岩波現代文庫の『歌舞伎への招待』

foujita2004-01-18


午後、近所でのんびりと買い出しをしているうちに、ムラムラと神保町へ行きたくなって、突発的に神保町へ出かけた。岩波現代文庫の『歌舞伎への招待』、発売日の金曜日は本屋さんに行かれなかったので、明日にでも教文館で買おうと思っていたのだったけれども、やっぱり早く買いたくなってしまった。今年初めての神保町。まずは東京堂へ行って、喫茶店でコーヒーを飲んで、とっぷりと日が暮れて、文房堂で買い物してから帰宅。冬の空気がツンと冴えていて、この季節の日没の時間が好きだ。確実に日が長くなって春が近づいている。

文庫本コーナーに近づくにつれて急にドキドキしてきて、ソロリソロリと岩波文庫の棚に近づいた。長らくの夢だった『歌舞伎への招待』文庫化を目の当たりにして、とにかくジーン。喫茶店でまずは山川静夫さんの解説を読んで、そのあと全体をペラペラとめくった。この岩波現代文庫、思っていた以上にすばらしい出来栄えで言うことなしという感じだった。とにかく、これはすごい!

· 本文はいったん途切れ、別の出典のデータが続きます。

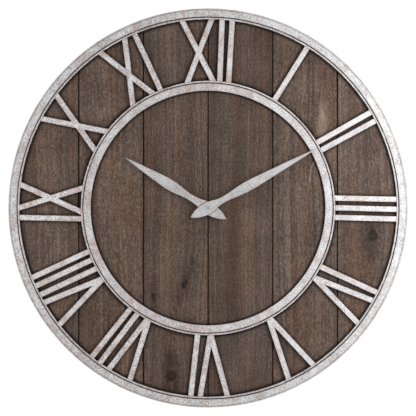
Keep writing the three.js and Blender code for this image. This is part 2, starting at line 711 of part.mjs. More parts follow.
/** The plate around the rotor. Its lower edge is the core of the coil. */
function stator() {
  const low = CORE_Y - CORE_W / 2;
  const [left, right] = [STATOR_LEFT + STATOR_ARM, STATOR_RIGHT - STATOR_ARM];
  return cut(
    block(STATOR_LEFT, STATOR_RIGHT, low, STATOR_TOP, ...STATOR_LEVEL),
    block(left, right, low + CORE_W, BRIDGE_LOW - 0.2, 0, DEPTH),
    rod(ROTOR_MAGNET_R + 0.5, 0, DEPTH, ...rotorArbor),
    pin(ARBOR_R + ARBOR_PLAY, 0, DEPTH, fifthArbor),
  );
}

const BOBBIN_R = 3;
const BOBBIN_T = 0.8; // thickness of the bobbin's end plates
const WIRE_R = 2.4;

/** The coil on its bobbin, lying around the core of the stator. */
function coil() {
  const middle = (STATOR_LEVEL[0] + STATOR_LEVEL[1]) / 2;
  const half = (STATOR_RIGHT - STATOR_LEFT) / 2 - STATOR_ARM - WELD_GAP;
  const profile = [
    [0, -half],
    [BOBBIN_R, -half],
    [BOBBIN_R, BOBBIN_T - half],
    [WIRE_R, BOBBIN_T - half],
    [WIRE_R, half - BOBBIN_T],
    [BOBBIN_R, half - BOBBIN_T],
    [BOBBIN_R, half],
    [0, half],
  ];
  const spool = spindle(profile, [(STATOR_LEFT + STATOR_RIGHT) / 2, CORE_Y, middle]);
  const [low, high] = [CORE_Y - CORE_W / 2 - WELD_GAP, CORE_Y + CORE_W / 2 + WELD_GAP];
  const tunnel = block(STATOR_LEFT, STATOR_RIGHT, low, high, ...wider(STATOR_LEVEL, WELD_GAP));
  return cut(spool, tunnel);
}

const BOARD_LEVEL = [3.2, 4.2];
const BOARD_LEFT = 6;
const BOARD_RIGHT = 25;
const BOARD_HIGH = -5.5;
const BOARD_GAP = 0.6; // above the wall of the battery's bay
const DROP_R = 3;
const DROP_H = 1;
const DROP_IN = 7; // from the board's left edge to the middle of the drop
const CAN_R = 1.5;
const CAN_H = 2.8;
const CAN_IN = 4; // from the board's right edge to the middle of the can

/** The board with the quartz driver under a round drop of resin, and the quartz's can. */
function circuitBoard() {
  const low = TRAIN_BOTTOM + BOARD_GAP;
  const [back, front] = BOARD_LEVEL;
  const board = block(BOARD_LEFT, BOARD_RIGHT, low, BOARD_HIGH, back, front);
  const middle = (low + BOARD_HIGH) / 2;
  const drop = rod(DROP_R, front - ROOT, front + DROP_H, BOARD_LEFT + DROP_IN, middle);
  const can = pin(CAN_R, front - ROOT, front + CAN_H, [BOARD_RIGHT - CAN_IN, middle]);
  return join(board, drop, can);
}

const power = assembly(movement);
add(power, "battery", battery(), batteryJacket);
add(power, "battery_contact_positive", positiveContact(), zincSteel);
add(power, "battery_contact_negative", negativeContact(), zincSteel);
add(power, "circuit_board", circuitBoard(), greenBoard);
add(power, "stator", stator(), iron);
add(power, "coil", coil(), copper);

// ---------------------------------------------------------------- train

const MINUTE_THREAD = 1.6; // the minute arbor's thread in front of its hand
const MINUTE_ARBOR_END = MINUTE_HAND_Z + HAND_T + MINUTE_THREAD;
const PIPE_LIP = 0.4; // the hour pipe in front of its hand
const HOUR_PIPE_END = HOUR_HAND_Z + HAND_T + PIPE_LIP;

/** An arbor between the cover and another plate, with a pivot at each end. */
function arbor(place, front) {
  return join(
    pin(PIVOT_R, COVER_FRONT - PIVOT_IN, front + PIVOT_IN, place),
    pin(ARBOR_R, COVER_FRONT + SHOULDER, front - SHOULDER, place),
  );
}

function rotor() {
  return join(
    arbor(rotorArbor, BRIDGE_LEVEL[0]),
    gear(LEAVES, ROTOR_MODULE, phases.rotorPinion, wider(FIFTH_LEVEL), rotorArbor),
    rod(ROTOR_MAGNET_R, ...wider(STATOR_LEVEL, 0.6), ...rotorArbor),
  );
}

function fifthWheel() {
  return join(
    arbor(fifthArbor, BRIDGE_LEVEL[0]),
    gear(FIFTH_WHEEL, ROTOR_MODULE, phases.fifthWheel, FIFTH_LEVEL, fifthArbor),
    gear(LEAVES, FIFTH_MODULE, phases.fifthPinion, wider(FOURTH_LEVEL), fifthArbor),
  );
}

/** The fourth wheel turns on the clock's axis, with its front pivot in the minute arbor. */
function fourthWheel() {
  return join(
    arbor(AXIS, MINUTE_ARBOR_BACK),
    gear(FOURTH_WHEEL, FIFTH_MODULE, phases.fourthWheel, FOURTH_LEVEL),
    gear(LEAVES, FOURTH_MODULE, phases.fourthPinion, wider(THIRD_LEVEL)),
  );
}

function thirdWheel() {
  return join(
    arbor(thirdArbor, CASE_FLOOR),
    gear(THIRD_WHEEL, FOURTH_MODULE, phases.thirdWheel, THIRD_LEVEL, thirdArbor),
    gear(LEAVES, THIRD_MODULE, phases.thirdPinion, wider(CENTRE_LEVEL, 0.1), thirdArbor),
  );
}

/** The minute arbor: it carries the centre wheel and cannon pinion, and the minute hand in front. */
function centreWheel() {
  const solidArbor = join(
    rod(MINUTE_ARBOR_R, MINUTE_ARBOR_BACK, MINUTE_ARBOR_END),
    gear(CENTRE_WHEEL, THIRD_MODULE, phases.centre, CENTRE_LEVEL),
    gear(CANNON, CANNON_MODULE, phases.cannon, wider(MOTION_LEVEL)),
  );
  return cut(solidArbor, pin(PIVOT_HOLE_R, 0, MINUTE_ARBOR_BACK + PIVOT_HOLE_DEPTH));
}

/** The motion-work wheel and pinion, which turn on the post of the case. */
function motionWheel() {
  const pinionLevel = [MOTION_LEVEL[1] - ROOT, wider(HOUR_LEVEL)[1]];
  const pair = join(
    gear(MOTION_WHEEL, CANNON_MODULE, phases.motionWheel, MOTION_LEVEL, motionPost),
    gear(MOTION_PINION, HOUR_MODULE, phases.motionPinion, pinionLevel, motionPost),
  );
  return cut(pair, pin(ARBOR_R + POST_PLAY, 0, DEPTH, motionPost));
}

/** The hour wheel and its pipe, which carries the hour hand. */
function hourWheel() {
  const pipe = rod(HOUR_PIPE_R, wider(HOUR_LEVEL)[0], HOUR_PIPE_END);
  const wheel = gear(HOUR_WHEEL, HOUR_MODULE, phases.hourWheel, HOUR_LEVEL);
  return cut(join(wheel, pipe), rod(HOUR_BORE_R, 0, HOUR_PIPE_END + 1));
}

/** The knob at the back that sets the hands, with its arbor and its pinion. */
function setKnob() {
  return join(
    rod(KNOB_R, KNOB_BACK, KNOB_FRONT, ...knobArbor),
    rod(KNOB_STEM_R, KNOB_FRONT - ROOT, CASE_FLOOR - SHOULDER, ...knobArbor),
    pin(PIVOT_R, CASE_FLOOR - 1, CASE_FLOOR + PIVOT_IN, knobArbor),
    gear(CANNON, CANNON_MODULE, phases.knobPinion, wider(MOTION_LEVEL), knobArbor),
  );
}

const train = assembly(movement);
add(train, "rotor", rotor(), iron);
add(train, "fifth_wheel", fifthWheel(), whitePlastic);
add(train, "fourth_wheel", fourthWheel(), whitePlastic);
add(train, "third_wheel", thirdWheel(), whitePlastic);
add(train, "centre_wheel", centreWheel(), brass);
add(train, "motion_wheel", motionWheel(), whitePlastic);
add(train, "hour_wheel", hourWheel(), brass);
add(train, "set_knob", setKnob(), blackPlastic);

// ---------------------------------------------------------------- hands

// Each hand's half width at stations along it, from the tip of its tail to its point.
const MINUTE_STATIONS = [
  [-38, 0], [-28, 6.1], [-16, 9.8], [-2, 11.5], [12, 9.2], [24, 6.4], [38, 5.9], [56, 7.4],
  [74, 9.1], [94, 9.6], [116, 8.6], [160, 5.8], [206, 2.8], [238, 0],
];
const HOUR_STATIONS = [
  [-41, 0], [-30, 6.2], [-18, 9.8], [-3, 11.8], [12, 9.6], [24, 6.8], [41, 5.8], [56, 7.2],
  [70, 9.2], [87, 10.1], [105, 9.1], [130, 6.6], [160, 3.4], [185.5, 0],
];
const HAND_STEPS = 40; // along each side
const HAND_PLAY = 0.05; // around the arbor or the pipe
const CAP_R = 2.8; // the closed nut in front of the minute hand
const CAP_H = 2.4;
const CAP_BACK = 0.1; // clear of the hand
const CAP_BORE_R = MINUTE_ARBOR_R + 0.3;
const CAP_BORE_DEPTH = MINUTE_THREAD + 0.2;

/** A hand that points to XII, cut from sheet: a smooth curve through its stations on each side. */
function hand(stations, arborR, z0) {
  const side = (sign) => {
    const edge = stations.map(([along, half]) => [sign * half, along]);
    return new THREE.SplineCurve(points(edge)).getPoints(HAND_STEPS);
  };
  const outline = [...side(1), ...side(-1).reverse().slice(1, -1)];
  return cut(plate(outline, z0, z0 + HAND_T), rod(arborR + HAND_PLAY, 0, z0 + HAND_T + 1));
}

/** The closed nut that holds the minute hand on its arbor. */
function handNut() {
  const z0 = MINUTE_HAND_Z + HAND_T;
  const profile = [
    [0, CAP_BORE_DEPTH],
    [CAP_BORE_R, CAP_BORE_DEPTH],
    [CAP_BORE_R, CAP_BACK],
    [CAP_R, CAP_BACK],
    [CAP_R, CAP_H / 2],
    [CAP_R * 0.68, CAP_H * 0.88],
    [0, CAP_H],
  ];
  const dome = new THREE.LatheGeometry(points(profile), 20);
  dome.rotateX(Math.PI / 2);
  dome.translate(0, 0, z0);
  return solid(dome);
}

const hands = assembly();
const hourSheet = hand(HOUR_STATIONS, HOUR_PIPE_R, HOUR_HAND_Z);
const minuteSheet = hand(MINUTE_STATIONS, MINUTE_ARBOR_R, MINUTE_HAND_Z);
const hourHand = add(hands, "hour_hand", hourSheet, whitewash);
const minuteHand = add(hands, "minute_hand", minuteSheet, whitewash);
hourHand.rotation.z = -THREE.MathUtils.degToRad(HOUR_HAND_ANGLE);
minuteHand.rotation.z = -THREE.MathUtils.degToRad(MINUTE_HAND_ANGLE);
add(hands, "hand_nut", handNut(), whitewash);

// ---------------------------------------------------------------- on the wall

clock.rotation.x = Math.PI / 2;
clock.position.z = -HANG_HEIGHT;

const part = new THREE.Group();
part.add(clock);

export default part;
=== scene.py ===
import json
import math

import bmesh
import bpy
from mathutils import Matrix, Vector


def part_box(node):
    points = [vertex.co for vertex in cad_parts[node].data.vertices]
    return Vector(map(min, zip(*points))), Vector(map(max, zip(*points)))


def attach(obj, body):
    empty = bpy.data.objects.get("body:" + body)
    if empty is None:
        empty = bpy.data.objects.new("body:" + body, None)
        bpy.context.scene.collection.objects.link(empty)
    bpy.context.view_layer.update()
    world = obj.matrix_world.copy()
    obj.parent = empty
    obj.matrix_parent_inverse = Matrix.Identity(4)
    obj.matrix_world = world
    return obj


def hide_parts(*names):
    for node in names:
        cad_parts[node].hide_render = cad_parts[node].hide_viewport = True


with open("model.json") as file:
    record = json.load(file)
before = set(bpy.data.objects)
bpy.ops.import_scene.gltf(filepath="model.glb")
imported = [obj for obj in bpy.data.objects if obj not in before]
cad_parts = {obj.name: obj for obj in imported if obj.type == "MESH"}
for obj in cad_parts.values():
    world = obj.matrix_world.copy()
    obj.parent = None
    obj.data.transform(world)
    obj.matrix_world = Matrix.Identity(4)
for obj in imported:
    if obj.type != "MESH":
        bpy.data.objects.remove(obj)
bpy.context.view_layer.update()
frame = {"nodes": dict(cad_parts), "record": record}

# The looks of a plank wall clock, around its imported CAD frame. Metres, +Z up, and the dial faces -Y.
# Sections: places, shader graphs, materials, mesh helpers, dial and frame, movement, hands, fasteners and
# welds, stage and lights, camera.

nodes = frame["nodes"]
record = frame["record"]
BODY_OF = {node: body for body, members in record["behaviour"]["bodies"].items() for node in members}
FIXED = "dial_and_case"
MM = 0.001

# ---------------------------------------------------------------- places, all from the frame


def middle_of(node):
    """The middle of a node's box."""
    low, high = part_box(node)
    return (low + high) / 2


def front_corners(node, depth):
    """A node's corners that lie within depth of its foremost one."""
    corners = [vertex.co for vertex in nodes[node].data.vertices]
    front = min(corner.y for corner in corners)
    return [corner for corner in corners if corner.y < front + depth]


def inner_radius(node):
    """The smallest distance from the clock's axis at which a node has a corner on its front face."""
    face = front_corners(node, 1.0 * MM)
    return min(math.hypot(corner.x - AXIS.x, corner.z - AXIS.z) for corner in face)


rim_low, rim_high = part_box("rim")
AXIS = middle_of("rim")  # middle of the clock
OUTER_R = (rim_high.x - rim_low.x) / 2
FRONT_Y = rim_low.y
plank_low, plank_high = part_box("plank_1")
DIAL_R = AXIS.x - plank_low.x
PLANK_FRONT_Y = plank_low.y
PLANK_BACK_Y = plank_high.y
batten_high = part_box("batten_upper")[1]
BATTEN_RIGHT = batten_high.x
BATTEN_BACK_Y = batten_high.y
hoop_low, hoop_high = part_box("inner_hoop")
RING_IN_R = inner_radius("inner_ring")
RING_OUT_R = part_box("inner_ring")[1].x - AXIS.x
NUMERAL_IN_R = (hoop_high.x - hoop_low.x) / 2  # outside of the inner hoop
NUMERAL_OUT_R = inner_radius("outer_hoop")
PLANKS = [f"plank_{i}" for i in range(1, 7)]
NUMERALS = sorted(name for name in nodes if name.startswith("numeral_"))
RINGS = ["rim", "outer_hoop", "inner_ring", "inner_hoop"]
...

何がスゴイのかというと、戸板さんの文章だけではなくて、昭和25年の初版の図版がすべて元の通りにきちんと収録されているところがすごい。巻頭の写真も文中の写真もすべて収録されていて、昭和25年の初版の気分のままで『歌舞伎への招待』を読むことができる。六代目菊五郎が死んで1年もたっていない時期に刊行されたこの本、戸板さんの劇評家としての立ち位置のようなものが生々しく体感できる気がする。などという能書きを抜きにしても、この本、図版に添えられているちょっとした文章がまた絶妙だったりするのだ。

暮しの手帖」では昭和23年の創刊号から毎号戸板さんの「歌舞伎ダイジェスト」という連載があり、連載とは別に花森安治のすすめで書き下ろされたのが『歌舞伎への招待』正続、続も来月に岩波現代文庫として刊行される。
わたしの戸板康二読みはここから始まって、歌舞伎見物もここから始まった。もうかれこれ5年になるのだけれども、今日買ってさっそく喫茶店で落ち着いてじっくりと読み返してみると、わたしの芝居見物は、『歌舞伎への招待』を初めて読んだ当時から全然進んでいないということがよくわかった。わたしの戸板康二読みだって実はあまり深まっていないような気がする。と、神妙になって帰宅した。

年末に神保町に行ったのは29日、神保町年内最後の営業日という感じで大にぎわいだった。土曜日の午後しか行く機会のない古本屋さんをひさしぶりに見たりして、とても楽しかった。この『小沢昭一百景3』は年末の東京堂の新刊台で見かけた。けれども、年明けのたのしみにとっておこうと思ってその日は購入を見送ったのだった。と、そんなわけで、今日手にすることになったのだけれども、「小沢昭一百景」シリーズのなかでも特にたのしい1冊になっているような気がする。わたしが小沢昭一に本格的に尊敬のまなざしを向けるきっかけになったのが川島雄三で、『川島雄三、サヨナラだけが人生だ』という本に夢中になったのがきっかけだったかと思う。それから、戸板さんも参加していた「東京やなぎ句会」の人物誌に感激したり、落語に夢中になったりしたことでますます助長していった。と、そんな感じのつながりが『慕いつづけたひとの名は』を読みふけることで鮮やかに味わった気がした。戸板康二に関する文章が2つきちんと収録されていたのも嬉しい。正岡容郡司正勝などなど、本格的に読んでみたいなあと刺激もたっぷり。小沢昭一そのものをもっと追求したいのはもちろんのこと。